[START]
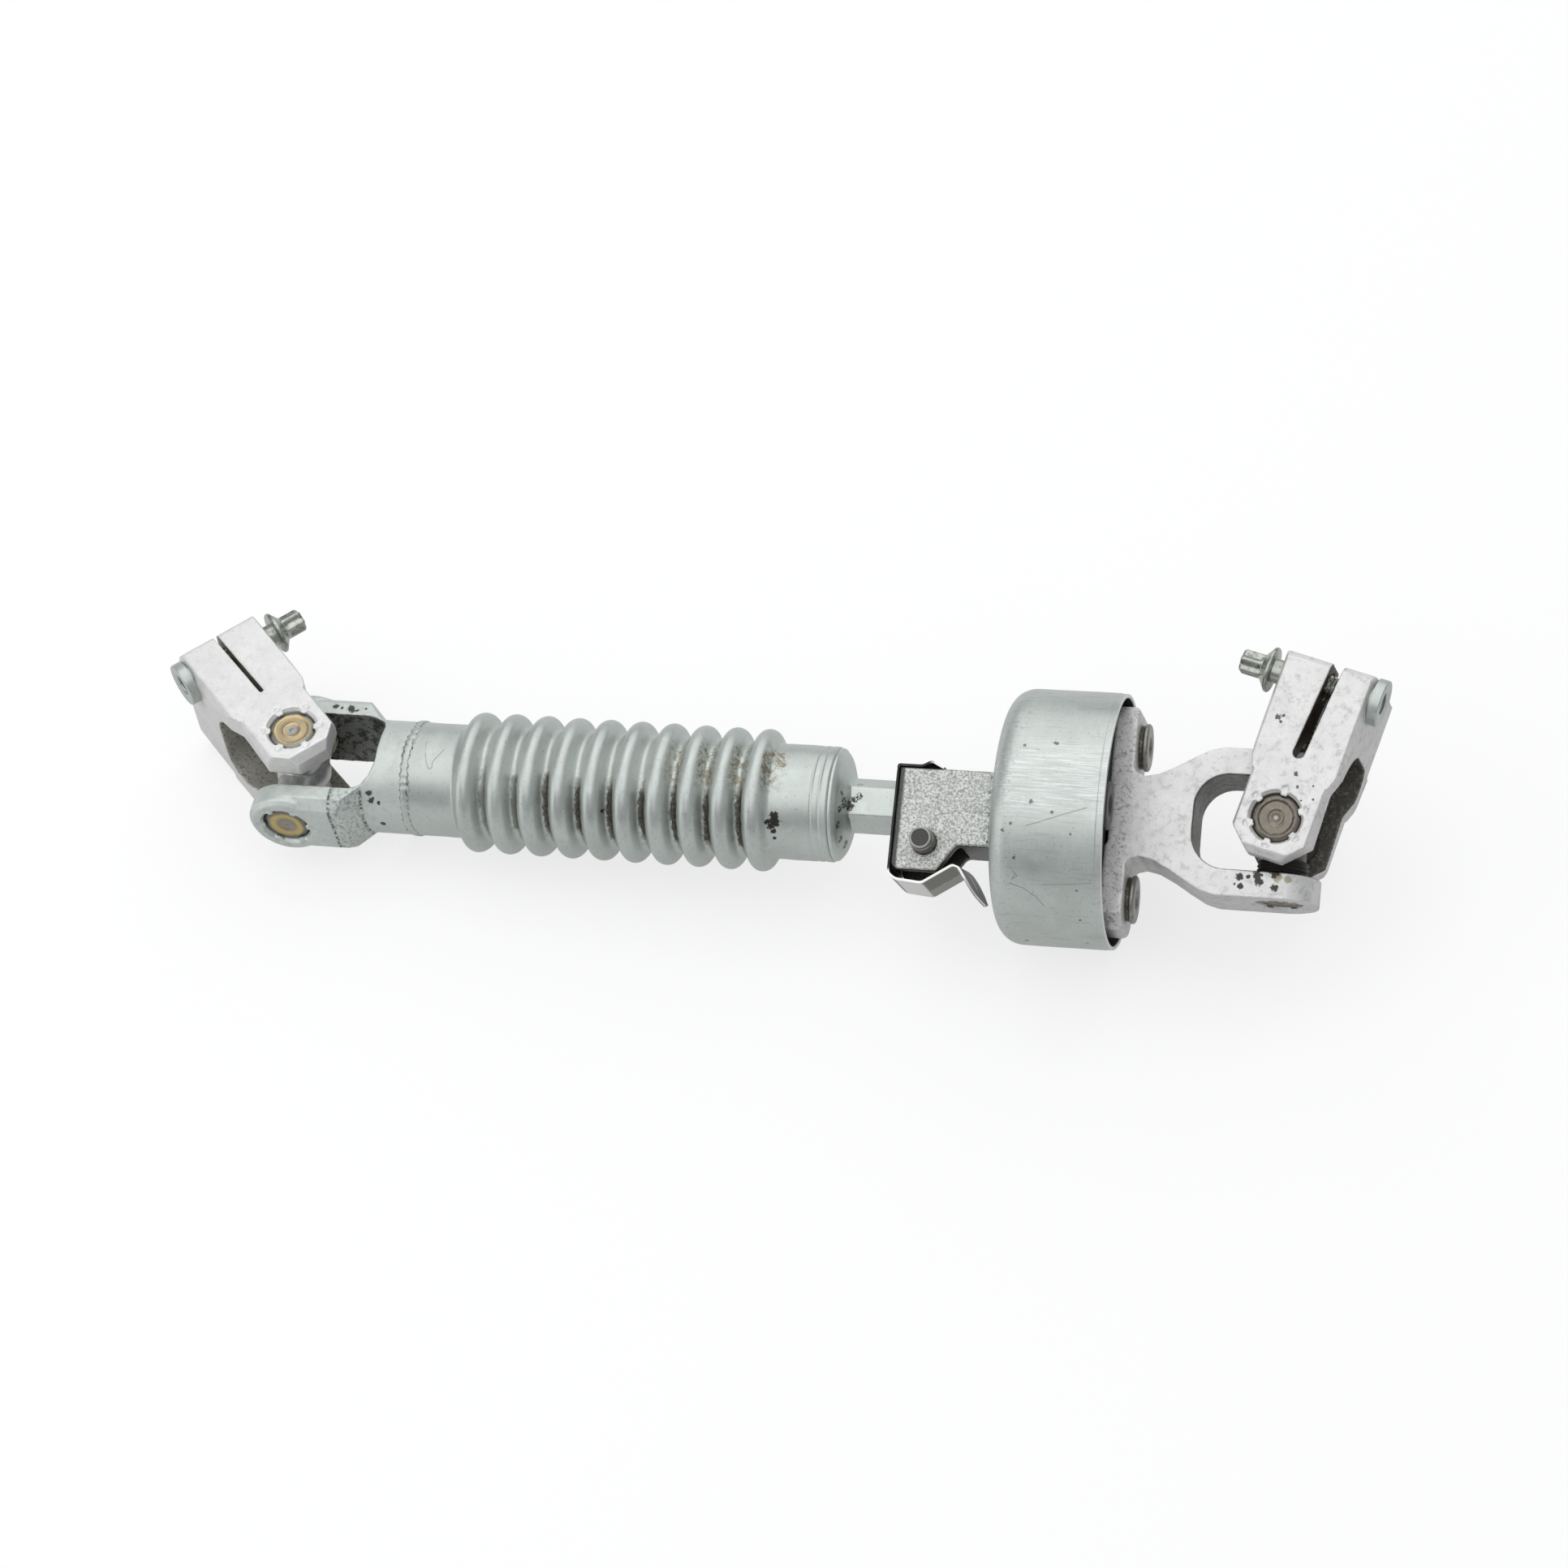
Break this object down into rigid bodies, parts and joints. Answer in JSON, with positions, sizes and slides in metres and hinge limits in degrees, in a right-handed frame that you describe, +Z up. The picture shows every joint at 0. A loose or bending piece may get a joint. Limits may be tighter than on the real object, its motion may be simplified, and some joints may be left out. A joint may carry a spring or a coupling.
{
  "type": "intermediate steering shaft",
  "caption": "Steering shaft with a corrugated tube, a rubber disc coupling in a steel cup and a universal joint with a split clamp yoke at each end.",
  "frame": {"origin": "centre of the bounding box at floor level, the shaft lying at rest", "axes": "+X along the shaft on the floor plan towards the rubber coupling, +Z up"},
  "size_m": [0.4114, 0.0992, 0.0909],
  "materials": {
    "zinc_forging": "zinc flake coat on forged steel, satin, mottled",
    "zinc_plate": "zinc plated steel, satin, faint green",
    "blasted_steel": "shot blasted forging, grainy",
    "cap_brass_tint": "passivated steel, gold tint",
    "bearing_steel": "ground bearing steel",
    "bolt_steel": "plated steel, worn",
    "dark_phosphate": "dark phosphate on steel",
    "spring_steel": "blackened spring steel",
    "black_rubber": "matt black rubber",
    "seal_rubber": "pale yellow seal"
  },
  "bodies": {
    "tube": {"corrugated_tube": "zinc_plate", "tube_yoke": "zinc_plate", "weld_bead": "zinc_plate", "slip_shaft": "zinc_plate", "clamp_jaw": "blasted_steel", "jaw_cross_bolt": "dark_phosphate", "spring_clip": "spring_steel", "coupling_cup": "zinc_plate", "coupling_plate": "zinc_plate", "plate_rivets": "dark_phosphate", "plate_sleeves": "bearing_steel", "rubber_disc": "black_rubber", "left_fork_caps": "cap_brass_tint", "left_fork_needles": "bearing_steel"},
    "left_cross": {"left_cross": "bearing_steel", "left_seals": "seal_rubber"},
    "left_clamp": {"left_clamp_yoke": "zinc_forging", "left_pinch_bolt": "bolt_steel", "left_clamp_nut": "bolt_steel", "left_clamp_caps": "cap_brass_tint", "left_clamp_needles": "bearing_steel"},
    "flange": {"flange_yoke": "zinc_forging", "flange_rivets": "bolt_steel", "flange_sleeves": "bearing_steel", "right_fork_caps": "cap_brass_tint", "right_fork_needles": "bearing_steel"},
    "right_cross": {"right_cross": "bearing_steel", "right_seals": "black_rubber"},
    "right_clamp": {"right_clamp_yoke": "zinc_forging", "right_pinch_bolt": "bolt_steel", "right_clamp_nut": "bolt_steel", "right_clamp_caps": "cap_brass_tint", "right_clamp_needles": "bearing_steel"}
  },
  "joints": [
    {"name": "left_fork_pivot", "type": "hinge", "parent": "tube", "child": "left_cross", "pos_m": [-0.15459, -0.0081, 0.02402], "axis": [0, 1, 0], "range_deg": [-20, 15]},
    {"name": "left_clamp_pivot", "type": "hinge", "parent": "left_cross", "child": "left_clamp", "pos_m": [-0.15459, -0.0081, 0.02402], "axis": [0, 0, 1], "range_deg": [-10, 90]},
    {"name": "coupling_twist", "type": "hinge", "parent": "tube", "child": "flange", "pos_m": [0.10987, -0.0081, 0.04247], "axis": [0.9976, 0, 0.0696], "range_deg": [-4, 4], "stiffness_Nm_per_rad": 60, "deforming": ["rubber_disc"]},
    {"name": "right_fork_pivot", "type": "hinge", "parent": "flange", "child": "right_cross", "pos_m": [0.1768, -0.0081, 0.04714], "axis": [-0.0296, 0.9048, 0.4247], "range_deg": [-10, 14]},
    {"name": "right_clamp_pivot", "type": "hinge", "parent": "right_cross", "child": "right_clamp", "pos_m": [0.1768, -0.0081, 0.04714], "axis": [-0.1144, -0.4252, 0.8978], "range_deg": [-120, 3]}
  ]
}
[END]
== WHAT THIS TASK INVOLVES ==
Quote the data above in full, changing nothing.

== CORRECT OUTPUT ==
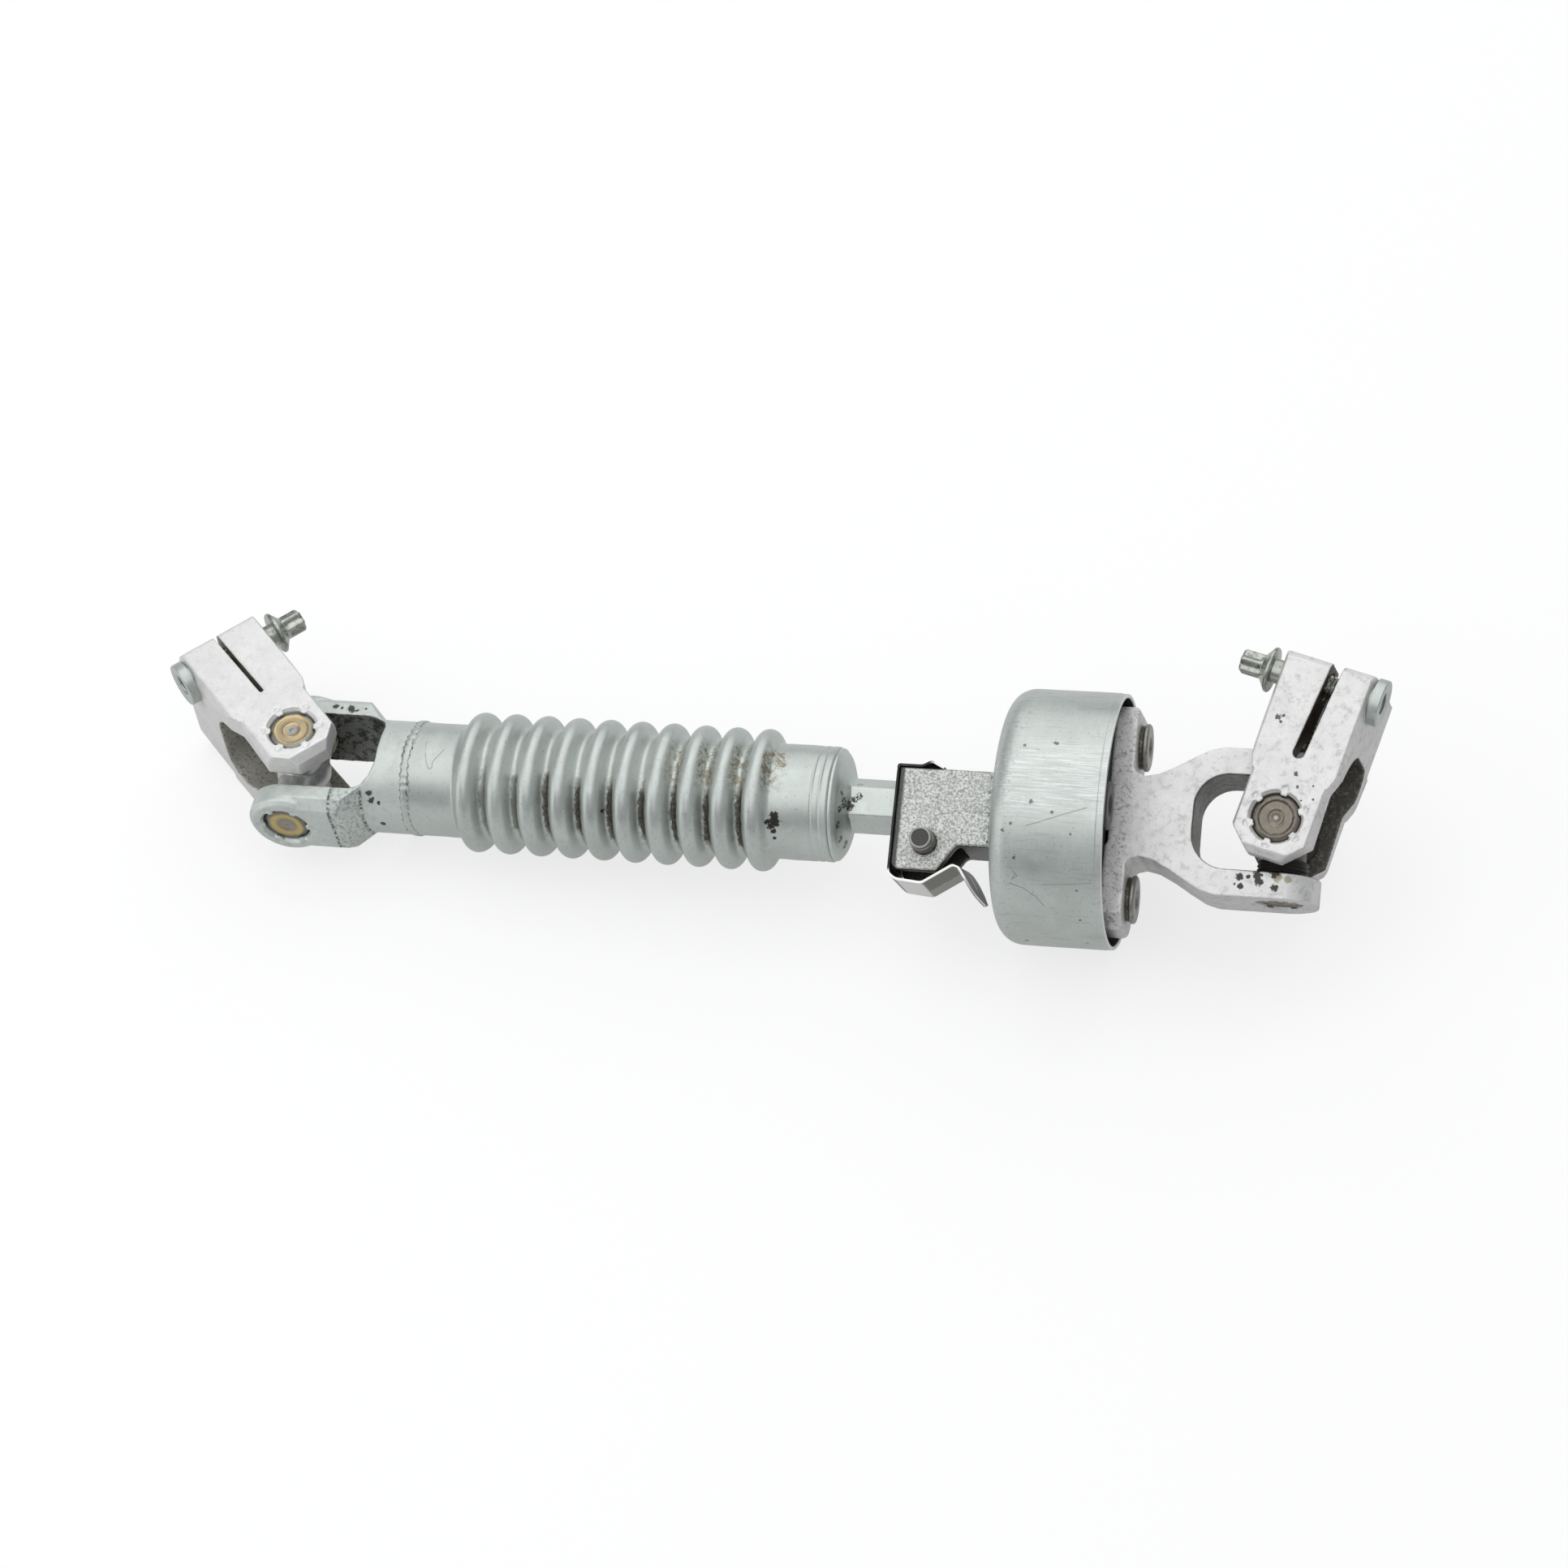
Break this object down into rigid bodies, parts and joints. Answer in JSON, with positions, sizes and slides in metres and hinge limits in degrees, in a right-handed frame that you describe, +Z up. The picture shows every joint at 0. A loose or bending piece may get a joint. Limits may be tighter than on the real object, its motion may be simplified, and some joints may be left out. A joint may carry a spring or a coupling.
{
  "type": "intermediate steering shaft",
  "caption": "Steering shaft with a corrugated tube, a rubber disc coupling in a steel cup and a universal joint with a split clamp yoke at each end.",
  "frame": {"origin": "centre of the bounding box at floor level, the shaft lying at rest", "axes": "+X along the shaft on the floor plan towards the rubber coupling, +Z up"},
  "size_m": [0.4114, 0.0992, 0.0909],
  "materials": {
    "zinc_forging": "zinc flake coat on forged steel, satin, mottled",
    "zinc_plate": "zinc plated steel, satin, faint green",
    "blasted_steel": "shot blasted forging, grainy",
    "cap_brass_tint": "passivated steel, gold tint",
    "bearing_steel": "ground bearing steel",
    "bolt_steel": "plated steel, worn",
    "dark_phosphate": "dark phosphate on steel",
    "spring_steel": "blackened spring steel",
    "black_rubber": "matt black rubber",
    "seal_rubber": "pale yellow seal"
  },
  "bodies": {
    "tube": {"corrugated_tube": "zinc_plate", "tube_yoke": "zinc_plate", "weld_bead": "zinc_plate", "slip_shaft": "zinc_plate", "clamp_jaw": "blasted_steel", "jaw_cross_bolt": "dark_phosphate", "spring_clip": "spring_steel", "coupling_cup": "zinc_plate", "coupling_plate": "zinc_plate", "plate_rivets": "dark_phosphate", "plate_sleeves": "bearing_steel", "rubber_disc": "black_rubber", "left_fork_caps": "cap_brass_tint", "left_fork_needles": "bearing_steel"},
    "left_cross": {"left_cross": "bearing_steel", "left_seals": "seal_rubber"},
    "left_clamp": {"left_clamp_yoke": "zinc_forging", "left_pinch_bolt": "bolt_steel", "left_clamp_nut": "bolt_steel", "left_clamp_caps": "cap_brass_tint", "left_clamp_needles": "bearing_steel"},
    "flange": {"flange_yoke": "zinc_forging", "flange_rivets": "bolt_steel", "flange_sleeves": "bearing_steel", "right_fork_caps": "cap_brass_tint", "right_fork_needles": "bearing_steel"},
    "right_cross": {"right_cross": "bearing_steel", "right_seals": "black_rubber"},
    "right_clamp": {"right_clamp_yoke": "zinc_forging", "right_pinch_bolt": "bolt_steel", "right_clamp_nut": "bolt_steel", "right_clamp_caps": "cap_brass_tint", "right_clamp_needles": "bearing_steel"}
  },
  "joints": [
    {"name": "left_fork_pivot", "type": "hinge", "parent": "tube", "child": "left_cross", "pos_m": [-0.15459, -0.0081, 0.02402], "axis": [0, 1, 0], "range_deg": [-20, 15]},
    {"name": "left_clamp_pivot", "type": "hinge", "parent": "left_cross", "child": "left_clamp", "pos_m": [-0.15459, -0.0081, 0.02402], "axis": [0, 0, 1], "range_deg": [-10, 90]},
    {"name": "coupling_twist", "type": "hinge", "parent": "tube", "child": "flange", "pos_m": [0.10987, -0.0081, 0.04247], "axis": [0.9976, 0, 0.0696], "range_deg": [-4, 4], "stiffness_Nm_per_rad": 60, "deforming": ["rubber_disc"]},
    {"name": "right_fork_pivot", "type": "hinge", "parent": "flange", "child": "right_cross", "pos_m": [0.1768, -0.0081, 0.04714], "axis": [-0.0296, 0.9048, 0.4247], "range_deg": [-10, 14]},
    {"name": "right_clamp_pivot", "type": "hinge", "parent": "right_cross", "child": "right_clamp", "pos_m": [0.1768, -0.0081, 0.04714], "axis": [-0.1144, -0.4252, 0.8978], "range_deg": [-120, 3]}
  ]
}